Zimbabwe Menghadirkan Lenacapavir, Suntikan HIV Dua Kali Setahun
Zimbabwe menjadi salah satu dari 10 negara pertama di dunia yang meluncurkan Lenacapavir, sebuah suntikan HIV yang hanya perlu diberikan dua kali setahun. Obat ini dianggap sebagai terobosan dalam pengendalian penyebaran HIV, namun masyarakat masih mempertanyakan biaya, keamanan, dan aksesnya.
Sebagai salah satu negara peluncuran awal, Zimbabwe akan mulai menggunakan Lenacapavir sebagai profilaksis atau obat HIV yang memiliki efektivitas tinggi. Penggunaannya sangat sederhana karena cukup disuntik dua kali dalam setahun, sehingga mengurangi risiko ketidakpatuhan pengobatan.

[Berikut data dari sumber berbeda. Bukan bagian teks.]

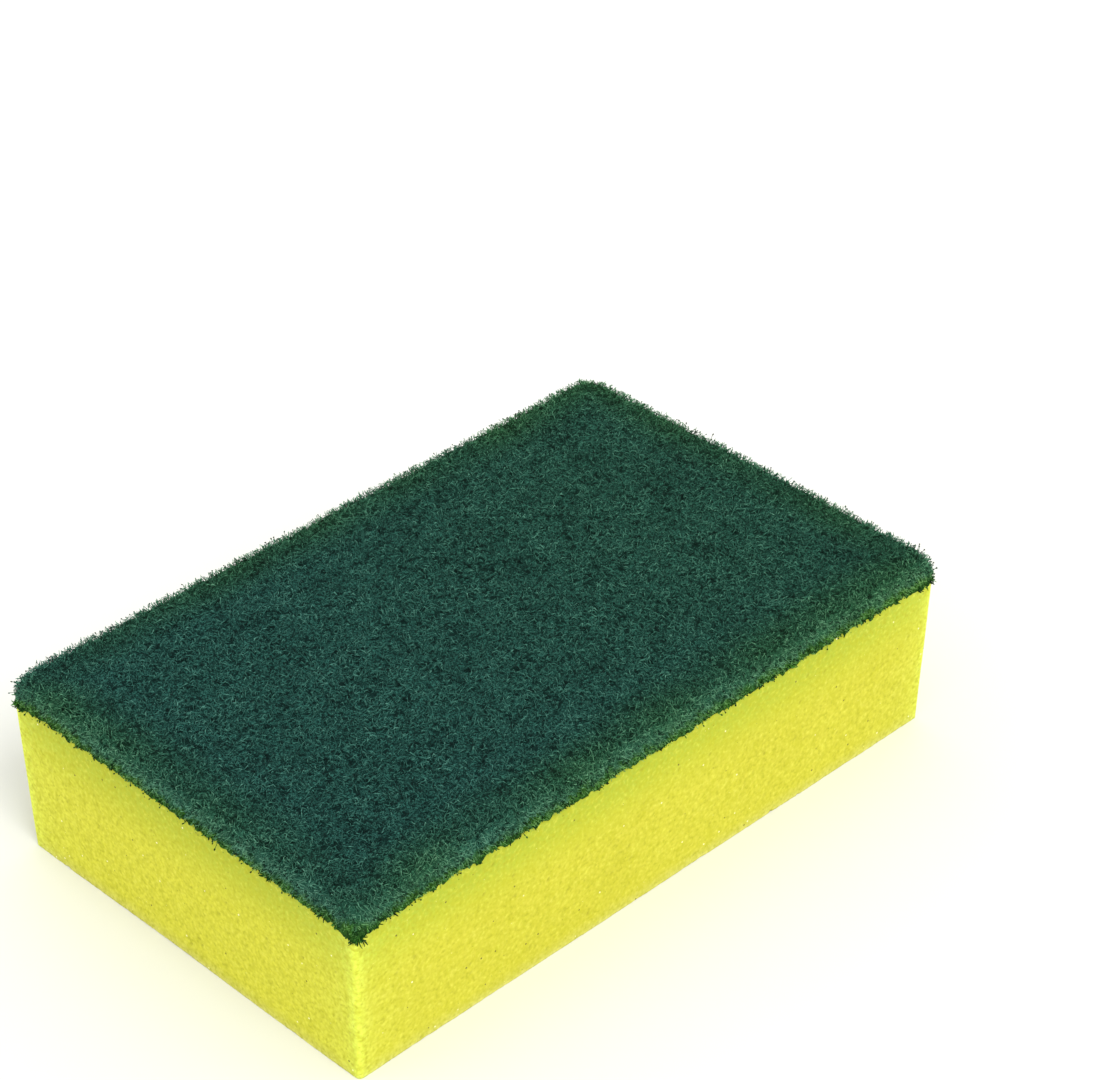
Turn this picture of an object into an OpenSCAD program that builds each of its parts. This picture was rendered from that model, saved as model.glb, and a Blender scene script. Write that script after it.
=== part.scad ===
// Cleaning sponge in two layers: a soft foam block with a fibrous scouring pad bonded to its top face.
// It lies on the foam's underside. X runs along its length, Y across its width and Z up.
// The origin is the centre of the underside, on the surface that the sponge rests on.

/* [Outline] */
// Length of the cut block, end to end
sponge_length = 140; // [60:1:240]
// Width of the cut block, side to side
sponge_width = 87.5; // [40:0.5:160]

/* [Foam block] */
// Thickness of the foam
foam_thickness = 30.5; // [10:0.5:80]
// Radius of the foam's four upright edges
foam_edge_radius = 1; // [0.5:0.1:6]
// Radius of the soft edge round the foam's underside
foam_sole_radius = 1; // [0.2:0.1:3]
// How far each end draws in from the bond down to the underside
end_draw_in = 0.6; // [0:0.1:4]
// How far each long side draws in from the bond down to the underside
side_draw_in = 1; // [0:0.1:4]

/* [Scouring pad] */
// Thickness of the pad
pad_thickness = 6.5; // [3:0.5:20]
// Radius that the pad's four corners are worn to round its top face, seen from above
pad_corner_radius = 6; // [3:0.5:12]
// Radius of the worn edge round the top of the pad
pad_brow_radius = 1.8; // [0.4:0.1:2.5]

/* [Hidden] */

// Segments in a full turn of each rounded corner and edge
round_segments = 32;
// Height of the thin slice that carries an outline where the two layers meet
outline_slice = 0.2;

// Half the length and width of the face where the two layers meet
bond_half = [sponge_length / 2, sponge_width / 2];
// Half the length and width of the foam's underside
sole_half = bond_half - [end_draw_in, side_draw_in];
// Height of the pad's top face
top_height = foam_thickness + pad_thickness;

// Places its children at the four corners of a rectangle, their centres set in from its sides.
module at_corners(half, set_in) {
    for (side_x = [-1, 1], side_y = [-1, 1])
        translate([side_x * (half.x - set_in), side_y * (half.y - set_in), 0])
            children();
}

// Four thin discs, from height z up, that hull into a flat slice with round corners.
module corner_discs(half, corner_radius, z) {
    at_corners(half, corner_radius)
        translate([0, 0, z])
            cylinder(r = corner_radius, h = outline_slice, $fn = round_segments);
}

// Four beads, centred on height z, that hull into the same outline with a rounded edge all round.
module corner_beads(half, corner_radius, edge_radius, z) {
    at_corners(half, corner_radius)
        translate([0, 0, z])
            rotate_extrude($fn = round_segments)
                intersection() {
                    translate([corner_radius - edge_radius, 0])
                        circle(r = edge_radius, $fn = round_segments);
                    translate([0, -edge_radius])
                        square([corner_radius, 2 * edge_radius]);
                }
}

// Open-cell foam: widest where the pad is bonded on, and drawn in a little towards its underside.
module foam_block() {
    color("#e4e048")
        hull() {
            corner_discs(bond_half, foam_edge_radius, foam_thickness - outline_slice);
            corner_beads(sole_half, foam_edge_radius, foam_sole_radius, foam_sole_radius);
        }
}

// Resin-bonded fibre web: cut with the foam at the bond, with its corners and edge worn round at the top.
module scouring_pad() {
    color("#1f5046")
        hull() {
            corner_discs(bond_half, foam_edge_radius, foam_thickness);
            corner_beads(bond_half, pad_corner_radius, pad_brow_radius, top_height - pad_brow_radius);
        }
}

foam_block();
scouring_pad();
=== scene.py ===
"""The looks of a two-layer cleaning sponge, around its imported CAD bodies.

The foam block is a closed mesh with its cells pressed into it. The scouring pad is a matted core under
thousands of modelled fibres: a web over its faces, stubble where it was cut, and a fringe along the bond.
Lengths in the constants are in millimetres. Blender's own units are metres.
"""

import math

import bpy
import numpy as np
from mathutils import Matrix, Vector, noise
from mathutils.geometry import delaunay_2d_cdt


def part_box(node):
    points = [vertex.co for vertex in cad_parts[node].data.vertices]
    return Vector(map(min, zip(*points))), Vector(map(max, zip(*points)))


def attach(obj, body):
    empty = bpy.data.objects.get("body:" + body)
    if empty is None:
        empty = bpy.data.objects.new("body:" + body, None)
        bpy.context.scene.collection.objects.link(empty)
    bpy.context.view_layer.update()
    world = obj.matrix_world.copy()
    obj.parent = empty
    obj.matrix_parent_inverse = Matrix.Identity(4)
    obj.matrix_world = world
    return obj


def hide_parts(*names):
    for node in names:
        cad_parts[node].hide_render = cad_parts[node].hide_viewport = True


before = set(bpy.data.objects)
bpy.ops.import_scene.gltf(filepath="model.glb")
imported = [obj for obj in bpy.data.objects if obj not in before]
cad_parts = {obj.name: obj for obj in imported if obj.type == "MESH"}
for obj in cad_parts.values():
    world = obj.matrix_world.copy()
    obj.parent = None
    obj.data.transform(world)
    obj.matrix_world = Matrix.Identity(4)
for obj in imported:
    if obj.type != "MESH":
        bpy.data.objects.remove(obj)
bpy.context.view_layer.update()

MM = 0.001
SEED = 4817

FOAM_HIGH = np.array(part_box("foam_block")[1]) / MM
PAD_LOW, PAD_HIGH = (np.array(corner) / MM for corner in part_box("scouring_pad"))
BOND_Z = FOAM_HIGH[2]
HALF_X, HALF_Y = FOAM_HIGH[0], FOAM_HIGH[1]

# Foam block. Its mesh goes on a little way up inside the pad's ragged rim.
END_DRAW_IN = 0.6
SIDE_DRAW_IN = 1.0
EDGE_RADIUS = 1.0
SOLE_RADIUS = 0.15
FOAM_TOP_Z = BOND_Z + 1.7
FACE_SWELL = 0.14
GRAIN_DEPTH = 0.03
CELL_SIZE, CELL_DEPTH = 1.8, 0.05
PIT_SPACING, PIT_DEPTH = 3.4, 0.25

# Scouring pad. The rim's heights are above the bond.
PAD_MIDDLE_Z = (PAD_LOW[2] + PAD_HIGH[2]) / 2
PAD_HALF_Z = (PAD_HIGH[2] - PAD_LOW[2]) / 2
TOP_CORNER_RADIUS = 6.0
PAD_BROW_RADIUS = 1.8
PAD_SIDE_SWELL = 0.45
PAD_TOP_SWELL = 0.2
RIM_AT_CORNER = 0.1
RIM_RISE_ALONG_SIDE = 0.9
RIM_LOWEST, RIM_HIGHEST = -0.7, 1.8
CORE_DEPTH = 0.65
CORE_SET_IN = 0.45

# Fibres
WEB_PIECES = 3
FIBRES_IN_PIECE = 9400
FIBRE_RADII = (0.06, 0.09)
FIBRE_SHADE, FIBRE_SHADE_SPREAD = 0.348, 0.12
CUT_ENDS = 5200
CUT_END_RADII = (0.04, 0.065)
LONGEST_CUT_END = 0.85
BEADED_SHARE = 0.8
FRINGE_TUFTS = 900
STRANDS_IN_TUFT = 3
STRAND_RADII = (0.09, 0.17)

# Distances between the points of the meshes
FOAM_SPACING = 0.52
SOLE_SPACING = 0.9
CORE_SPACING = 0.8
RIM_SPACING = 0.36
FRINGE_SPACING = 0.2
HIDDEN_SPACING = 5.0


# ---------------------------------------------------------------- meshes

def make_mesh(name, points, quads, triangles=()):
    """A smooth mesh object from points in millimetres and arrays of quads and triangles."""
    quads = np.asarray(quads, np.int32).reshape(-1, 4)
    triangles = np.asarray(triangles, np.int32).reshape(-1, 3)
    mesh = bpy.data.meshes.new(name)
    mesh.vertices.add(len(points))
    mesh.vertices.foreach_set("co", (np.asarray(points) * MM).astype(np.float32).ravel())
    corners = np.concatenate([quads.ravel(), triangles.ravel()])
    mesh.loops.add(len(corners))
    mesh.loops.foreach_set("vertex_index", corners)
    sizes = np.concatenate([np.full(len(quads), 4), np.full(len(triangles), 3)]).astype(np.int32)
    mesh.polygons.add(len(sizes))
    mesh.polygons.foreach_set("loop_start", np.concatenate([[0], np.cumsum(sizes)[:-1]]).astype(np.int32))
    mesh.polygons.foreach_set("use_smooth", np.ones(len(sizes), bool))
    mesh.update(calc_edges=True)
    mesh.validate()
    piece = bpy.data.objects.new(name, mesh)
    bpy.context.scene.collection.objects.link(piece)
    return piece


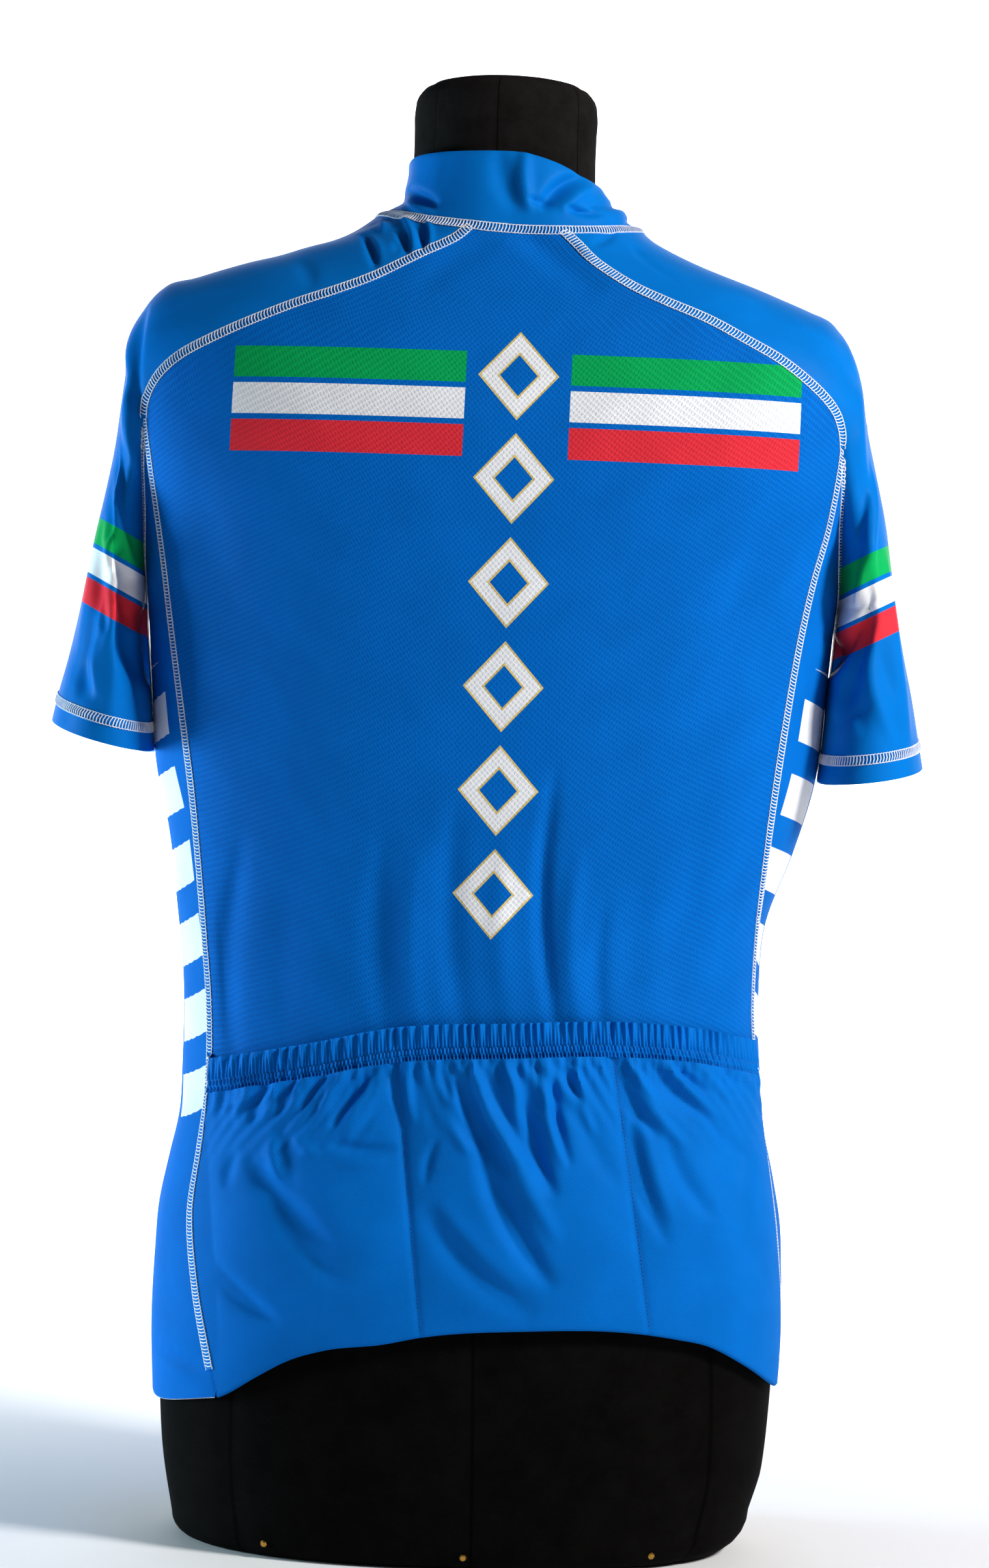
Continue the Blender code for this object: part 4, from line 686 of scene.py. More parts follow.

Pengumuman ini disampaikan oleh Kedutaan Besar AS di Harare melalui unggahan di X, yang menyatakan bahwa Zimbabwe terpilih sebagai salah satu dari 10 negara global untuk meluncurkan Lenacapavir. Ini merupakan langkah penting dalam upaya melawan HIV.
Zimbabwe memiliki salah satu tingkat prevalensi HIV tertinggi di dunia, dengan sekitar 1,3 juta orang hidup dengan kondisi tersebut, menurut data UNAIDS. Negara ini baru-baru ini mencapai target UNAIDS 95–95-95, yaitu 95% dari penderita HIV mengetahui status mereka, 95% dari mereka yang mengetahui infeksi mendapatkan perawatan antiretroviral, dan 95% dari mereka yang dalam perawatan mencapai penekanan viral.
Ponesai Nyika, ahli kesehatan masyarakat yang berpengalaman dalam penelitian dan program HIV/AIDS, menyebut infrastruktur respons HIV Zimbabwe sangat solid. Ia optimistis bahwa pengenalan Lenacapavir akan meningkatkan upaya negara dalam memberantas infeksi HIV.
“Didukung oleh kemitraan kuat seperti PEPFAR dan institusi lokal lainnya, Lenacapavir memiliki fondasi yang solid untuk pengenalan,” tambah Nyika.
Peluncuran Lenacapavir akan fokus pada kelompok rentan, termasuk remaja perempuan serta ibu hamil dan menyusui. Obat ini dianggap sebagai terobosan karena kemampuannya mencegah hampir semua infeksi HIV pada kelompok berisiko.
Organisasi Kesehatan Dunia (WHO) memuji Lenacapavir sebagai langkah transformatif dalam melindungi orang-orang yang berisiko terkena HIV. Direktur Jenderal WHO, Tedros Adhanom Ghebreyesus, menyebutnya sebagai “hal terbaik berikutnya” setelah vaksin HIV.
UNAIDS juga menyebut obat ini sebagai momen penting dalam respons HIV. Angeli Achrekar, wakil direktur UNAIDS, menyebutnya sebagai “potensi obat ajaib” karena efektivitasnya yang hampir 100% dalam mencegah infeksi baru.
Lenacapavir diperkirakan akan diluncurkan di 120 negara berpenghasilan rendah dan menengah pada 2027. Diharapkan, obat ini bisa mengurangi 1,3 juta infeksi HIV/AIDS baru setiap tahun.
Nyika menjelaskan bahwa Lenacapavir sangat efektif dalam pencegahan HIV jika digunakan dengan benar dan konsisten. Obat ini telah melalui uji coba di Sub-Sahara Afrika dan Amerika, dengan efektivitas lebih dari 99%.
Meski banyak dipuji, biaya obat ini menjadi pertanyaan besar. Harga awalnya diperkirakan sekitar $28.000 per orang per tahun, tetapi saat ini sudah turun menjadi $40 per tahun. Namun, beberapa warga masih meragukan aksesibilitasnya.
Untuk mengatasi kekhawatiran biaya, Nyika menyarankan negara-negara berpenghasilan menengah dan rendah melakukan negosiasi harga serta memproduksi obat secara lokal atau regional. Kemitraan dengan PEPFAR dan Global Fund diharapkan dapat menurunkan harga obat ini.
Selain Zimbabwe, Kenya, Nigeria, Zambia, Uganda, Tanzania, Afrika Selatan, Eswatini, dan Botswana juga menjadi negara yang dipilih untuk peluncuran pada Januari 2026.